Regeneration 2030 is a powerful business initiative led by Italian business leaders committed to real transformation. Regeneration aims to learn from nature itself, by creating a more circular economy that eliminates wastes and pollution by recycling, reusing, and regenerating natural resources. Of course, an economy can’t be entirely circular – it needs energy from the outside (otherwise violating the laws of thermodynamics). But rather than the energy coming from digging up and burning fossil fuels, the energy of the future should come from the sun (including solar power, wind, hydroelectric, and sustainable bioenergy) and from other safe technologies. Even safe man-made fusion energy may be within technical and economical reach in a few decades.
On my part, I am trying as well to help regenerate economics, to become a new and more holistic academic discipline of sustainable development. Just as business needs to be more holistic and aligned with the SDGs, economics as an intellectual discipline needs to recognize that the market economy must be embedded within an ethical framework, and that politics must aim for the common good. Scientific disciplines must work together, joining forces across the natural sciences, policy sciences, human sciences, and the arts. Pope Francis has spurred the call for such a new and holistic economics by encouraging young people to adopt a new “Economy of Francesco,” inspired by the love of nature and humanity of St. Francis of Assisi.

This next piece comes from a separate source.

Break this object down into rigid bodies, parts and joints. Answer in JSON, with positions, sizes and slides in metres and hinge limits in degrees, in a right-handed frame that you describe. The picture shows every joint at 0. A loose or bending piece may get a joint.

Sustainable Development, Regenerative Economy, and the Economy of Francesco are, at the core, a new way of harnessing our know-how, 21st century technologies, and ethics, to promote human wellbeing. The first principle is the common good – and that means that we must start with peace and cooperation. Ending the war in Ukraine at the negotiating table without further delay, and finding global common purpose between the West and East, is a good place for us to begin anew.